[Start of Input]

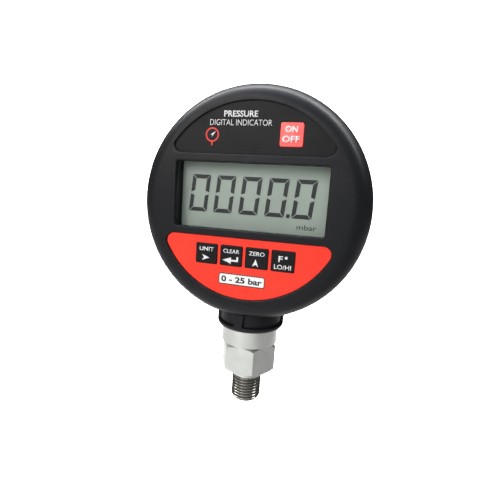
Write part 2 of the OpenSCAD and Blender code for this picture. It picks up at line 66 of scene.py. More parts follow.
FIT = 0.15  # gap round a label or a key
UPPER_LOW, UPPER_HIGH = box_mm("upper_label")
UPPER_R = UPPER_HIGH.z - DIAL_Z + FIT
UPPER_CHORD = UPPER_LOW.z - DIAL_Z - FIT
LOWER_LOW, LOWER_HIGH = box_mm("lower_label")
LOWER_R = DIAL_Z - LOWER_LOW.z + FIT
LOWER_CHORD = DIAL_Z - LOWER_HIGH.z - FIT
LABEL_FRONT = UPPER_LOW.y
LENS_LOW, LENS_HIGH = box_mm("window_lens")
LENS_LIP = 1.0  # the window lens reaches this far past the display opening
LCD_W = LENS_HIGH.x - LENS_LOW.x - 2 * LENS_LIP
LCD_H = LENS_HIGH.z - LENS_LOW.z - 2 * LENS_LIP
LCD_Z = (LENS_HIGH.z + LENS_LOW.z) / 2 - DIAL_Z
CASE_LOW, CASE_HIGH = box_mm("rear_housing")
CASE_R = (CASE_HIGH.x - CASE_LOW.x) / 2
CASE_BACK = CASE_HIGH.y


# ---------------------------------------------------------------- mesh building


class Shell:
    """The points and faces of one piece, in millimetres."""

    def __init__(self):
        self.points = []
        self.faces = []

    def loop(self, points):
        start = len(self.points)
        self.points += [tuple(p) for p in points]
        return list(range(start, len(self.points)))

    def skin(self, loops):
        """Joins each closed loop to the next one with four-sided faces."""
        for a, b in zip(loops, loops[1:]):
            for i in range(len(a)):
                j = (i + 1) % len(a)
                self.faces.append((a[i], a[j], b[j], b[i]))

    def fill(self, *loops):
        """Closes a flat outline, with the later loops as its holes."""
        index = [i for loop in loops for i in loop]
        outlines = [[Vector(self.points[i]) for i in loop] for loop in loops]
        for corners in tessellate_polygon(outlines):
            self.faces.append(tuple(index[i] for i in corners))

    def piece(self, name, material, body="gauge", sharp=32):
        """Makes the Blender object, smooth in its shading except at edges sharper than sharp degrees."""
        mesh = bpy.data.meshes.new(name)
        mesh.from_pydata([Vector(p) * MM for p in self.points], [], self.faces)
        clean = bmesh.new()
        clean.from_mesh(mesh)
        bmesh.ops.remove_doubles(clean, verts=clean.verts, dist=1e-7)
        bmesh.ops.recalc_face_normals(clean, faces=clean.faces)
        clean.to_mesh(mesh)
        clean.free()
        mesh.shade_smooth()
        mesh.set_sharp_from_angle(angle=math.radians(sharp))
        mesh.materials.append(material)
        made = bpy.data.objects.new(name, mesh)
        bpy.context.scene.collection.objects.link(made)
        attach(made, body)
        return made


def arc(x, y, r, a0, a1, steps):
    """Points along an arc from angle a0 to a1 in degrees, both ends included."""
    angles = [math.radians(a0 + (a1 - a0) * i / steps) for i in range(steps + 1)]
    return [(x + r * math.cos(a), y + r * math.sin(a)) for a in angles]


def half_moon(r, chord, corner, flipped=False):
    """Outline of the part of a disc above a chord, or its mirror image below, with two round corners."""
    cy = chord + corner
    cx = math.sqrt((r - corner) ** 2 - cy**2)
    touch = math.degrees(math.atan2(cy, cx))
    step = (180 - 2 * touch) / 72
    points = arc(cx, cy, corner, -90, touch, 10)
    points += arc(0, 0, r, touch + step, 180 - touch - step, 70)
    points += arc(-cx, cy, corner, 180 - touch, 270, 10)
    return [(-x, -y) for x, y in points] if flipped else points


def rounded_rect(x, y, w, h, r, steps=6):
    """Outline of a rectangle centred at x, y with corners of radius r."""
    points = []
    for a, sx, sy in ((0, 1, 1), (90, -1, 1), (180, -1, -1), (270, 1, -1)):
        points += arc(x + sx * (w / 2 - r), y + sy * (h / 2 - r), r, a, a + 90, steps)
    return points


def on_dial(outline, depth):
    """Places an outline seen from the front at a depth behind the boot's front."""
    return [(u, FRONT + depth, DIAL_Z + v) for u, v in outline]


def disc(x, z, r, count):
    """Outline of a disc centred at x, z."""
    angles = [2 * math.pi * i / count for i in range(count)]
    return [(x + r * math.cos(a), z + r * math.sin(a)) for a in angles]


def dial_ring(r, depth, count):
    """A loop round the dial's axis at a depth behind the boot's front."""
    angles = [2 * math.pi * i / count for i in range(count)]
    return [(r * math.cos(a), FRONT + depth, DIAL_Z + r * math.sin(a)) for a in angles]


def stem_ring(r, z, count=128):
    """A loop round the stem; r is a number or a function of the angle in degrees."""
    radius = r if callable(r) else lambda a: r
    points = []
    for i in range(count):
        a = 360 * i / count
        turn = math.radians(a)
        points.append((radius(a) * math.cos(turn), radius(a) * math.sin(turn), z))
    return points


def turned(name, profile, material, sharp):
    """A closed solid of revolution round the stem, from a closed profile of (radius, height)."""
    shell = Shell()
    loops = [shell.loop(stem_ring(r, z)) for r, z in profile]
    shell.skin(loops + [loops[0]])
    return shell.piece(name, material, sharp=sharp)


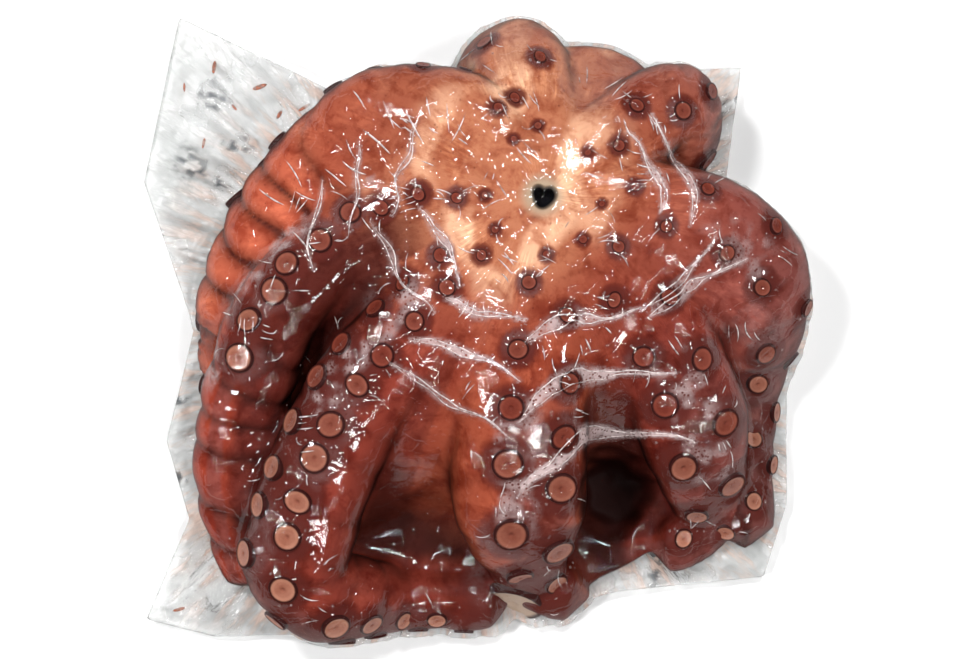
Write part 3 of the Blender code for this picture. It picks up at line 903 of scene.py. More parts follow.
def hole_share(points):
    """How far every point lies in the dark hole between two arms."""
    first, second = (route_place(name, HOLE_ALONG)[:2] for name in HOLE_ARMS)
    x, y = (points[:, :2] - (first + (second - first) * HOLE_SHARE)).T
    ragged = 2 * MM * unevenness(points, 8 * MM, 13)
    near = (np.hypot(x, y * HOLE_SQUAT) + ragged) / HOLE_RADIUS
    return 1 - smooth_share(0.65, 1.2, near)


def painted_fold_shade(points, places):
    """How much painted shade darkens the folds between the arms, up to black in the hole between
    two.
    """
    away = np.hypot(*(points[:, :2] - CROWN[:2]).T)
    before = np.where(places.turn > 0, places.number, places.number - 1) % len(ARMS)
    start, full = np.array([FOLD_DARKENS[name] for name in ARMS])[before].T * MM
    fold = smooth_share(1 * MM, 9 * MM, places.off) * smooth_share(start, full, away)
    return np.clip(np.maximum(FOLD_DARKNESS * fold, hole_share(points)), 0.0, 1.0)


Seat = namedtuple("Seat", "place normal radius along")


def sucker_radius(along, arm_radius, widest):
    """Radius of the sucker this far along an arm."""
    grown = min((along - SUCKER_FIRST) / (SUCKER_GROWN - SUCKER_FIRST), 1.0)
    width = widest * (SUCKER_SMALL + (1 - SUCKER_SMALL) * grown ** SUCKER_GROWTH)
    return min(width / 2, SUCKER_SHARE * arm_radius)


def arm_seats(rows, route, skin):
    """The places of an arm's suckers on the skin, in two rows that part from the mouth on."""
    _, ridge, side = arm_frames(route)
    seats = []
    along = SUCKER_FIRST
    row = 1
    while along < min((len(route) - 2) * ROUTE_STEP, rows.last * MM):
        k = int(along / ROUTE_STEP)
        parted = smooth_share(0.0, SUCKER_PARTED, along)
        twist = rows.twist * max(along - SUCKER_PARTED, 0.0) / TWIST_LENGTH
        angle = math.radians((rows.turn + row * rows.spread) * parted + twist)
        outward = Vector(math.cos(angle) * ridge[k] + math.sin(angle) * side[k])
        above = Vector(route[k, :3]) + outward * RAY_START * route[k, 3]
        place, normal, _, _ = skin.ray_cast(above, -outward)
        if place is not None and place.z > SUCKER_LOWEST:
            radius = sucker_radius(along, route[k, 3], rows.widest * MM)
            seats.append(Seat(np.array(place), np.array(normal), radius, along))
        along += SUCKER_PITCH + (rows.pitch * MM - SUCKER_PITCH) * parted
        row = -row
    return seats


def sucker_seats(flesh):
    """Every sucker's place on the skin."""
    skin = surface_of(flesh)
    aside, high, width, facing = PALE_SUCKER
    before = Vector((aside * MM, 2 * CAD_BOX[0][1], high * MM))
    place, _, _, _ = skin.ray_cast(before, Vector((0.0, 1.0, 0.0)))
    facing = np.array(facing) / np.linalg.norm(facing)
    seats = [Seat(np.array(place), facing, width * MM / 2, PALE_ALONG)]
    for name, arm in ARMS.items():
        for seat in arm_seats(arm.rows, ROUTES[name], skin):
            free = [math.dist(seat.place, other.place) > seat.radius + other.radius
                    for other in seats]
            if all(free):
                seats.append(seat)
    return seats


def near_suckers(points, seats, reach):
    """For every point: the distance to the nearest sucker's middle, in its radii, counted
    only within `reach` radii."""
    share = np.full(len(points), reach)
    for seat in seats:
        box = np.abs(points - seat.place).max(1) < reach * seat.radius
        away = np.linalg.norm(points[box] - seat.place, axis=1) / seat.radius
        share[box] = np.minimum(share[box], away)
    return share


FIBRE_COUNT = 9             # more is finer fibres
FIBRE_LENGTH = 30 * MM
NEAR_REACH = 3.0            # radii of a sucker within which a point counts as near it
# The dark spot round each sucker is partly the skin's own pigment and partly painted shade at the
# sucker's base.
SPOT_EDGE = 0.9             # distances from a sucker's middle, in its radii: where its dark
SPOT_FADE = 0.95            # spot starts to fade, and how fast it does
CALM_TIMES = 60             # how often the skin is relaxed to tell its hollows


class OctopusFlesh(bpy.types.PropertyGroup):
    """The size that sets how fine the skin is"""
    voxel: bpy.props.FloatProperty(
        name="Skin grain", description="Edge length of the skin's faces",
        default=1.3 * MM, min=0.8 * MM, max=4 * MM, unit="LENGTH", subtype="DISTANCE")


class OCTOPUS_OT_flesh(bpy.types.Operator):
    """Build the octopus' body with its lobes, mouth and colours"""
    bl_idname = "octopus.flesh"
    bl_label = "Flesh"

    def execute(self, context):
        made = fused_skin(context.scene.octopus_flesh.voxel)
        refine_mouth(made)
        places, lip, throat, lobe_shading = shape_skin(made)
        data = made.data
        points = mesh_points(data)
        membrane = Membrane(mesh_edges(data), len(points))
        normals = mesh_normals(data)
        calm = membrane.relax(points, CALM_TIMES)
        hollow = ((calm - points) * normals).sum(1)
        seats = sucker_seats(made)
        close = near_suckers(points, seats, NEAR_REACH)
        store(data, "colour", skin_colours(points, normals, places, lobe_shading))
        store(data, "spot", np.exp(-(np.maximum(close - SPOT_EDGE, 0.0) / SPOT_FADE) ** 2))
        # Darkening of the hollows: partly the skin's own pigment, partly painted shade.
        store(data, "hollow", smooth_share(0.1 * MM, 2.2 * MM, hollow))
        # Painted shade in the folds between the arms and in the hole between two.
        store(data, "deep", painted_fold_shade(points, places))
        store(data, "lip", lip)
        # Painted shade: the mouth's throat is painted near black.
        store(data, "throat", throat)
        out = points - np.array(CROWN)
        turn = np.arctan2(out[:, 1], out[:, 0])
        store_vectors(data, "fibre", streak_places(
            turn, np.linalg.norm(out, axis=1), FIBRE_COUNT, FIBRE_LENGTH))
        finish_piece(made, "octopus", flesh_material())
        return {"FINISHED"}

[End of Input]

Required task: In the listing above, locate the line containing "Write part 3" and the line containing "return min(width /", then transcribe both and every line between them verbatim.

Response:
Write part 3 of the Blender code for this picture. It picks up at line 903 of scene.py. More parts follow.
def hole_share(points):
    """How far every point lies in the dark hole between two arms."""
    first, second = (route_place(name, HOLE_ALONG)[:2] for name in HOLE_ARMS)
    x, y = (points[:, :2] - (first + (second - first) * HOLE_SHARE)).T
    ragged = 2 * MM * unevenness(points, 8 * MM, 13)
    near = (np.hypot(x, y * HOLE_SQUAT) + ragged) / HOLE_RADIUS
    return 1 - smooth_share(0.65, 1.2, near)


def painted_fold_shade(points, places):
    """How much painted shade darkens the folds between the arms, up to black in the hole between
    two.
    """
    away = np.hypot(*(points[:, :2] - CROWN[:2]).T)
    before = np.where(places.turn > 0, places.number, places.number - 1) % len(ARMS)
    start, full = np.array([FOLD_DARKENS[name] for name in ARMS])[before].T * MM
    fold = smooth_share(1 * MM, 9 * MM, places.off) * smooth_share(start, full, away)
    return np.clip(np.maximum(FOLD_DARKNESS * fold, hole_share(points)), 0.0, 1.0)


Seat = namedtuple("Seat", "place normal radius along")


def sucker_radius(along, arm_radius, widest):
    """Radius of the sucker this far along an arm."""
    grown = min((along - SUCKER_FIRST) / (SUCKER_GROWN - SUCKER_FIRST), 1.0)
    width = widest * (SUCKER_SMALL + (1 - SUCKER_SMALL) * grown ** SUCKER_GROWTH)
    return min(width / 2, SUCKER_SHARE * arm_radius)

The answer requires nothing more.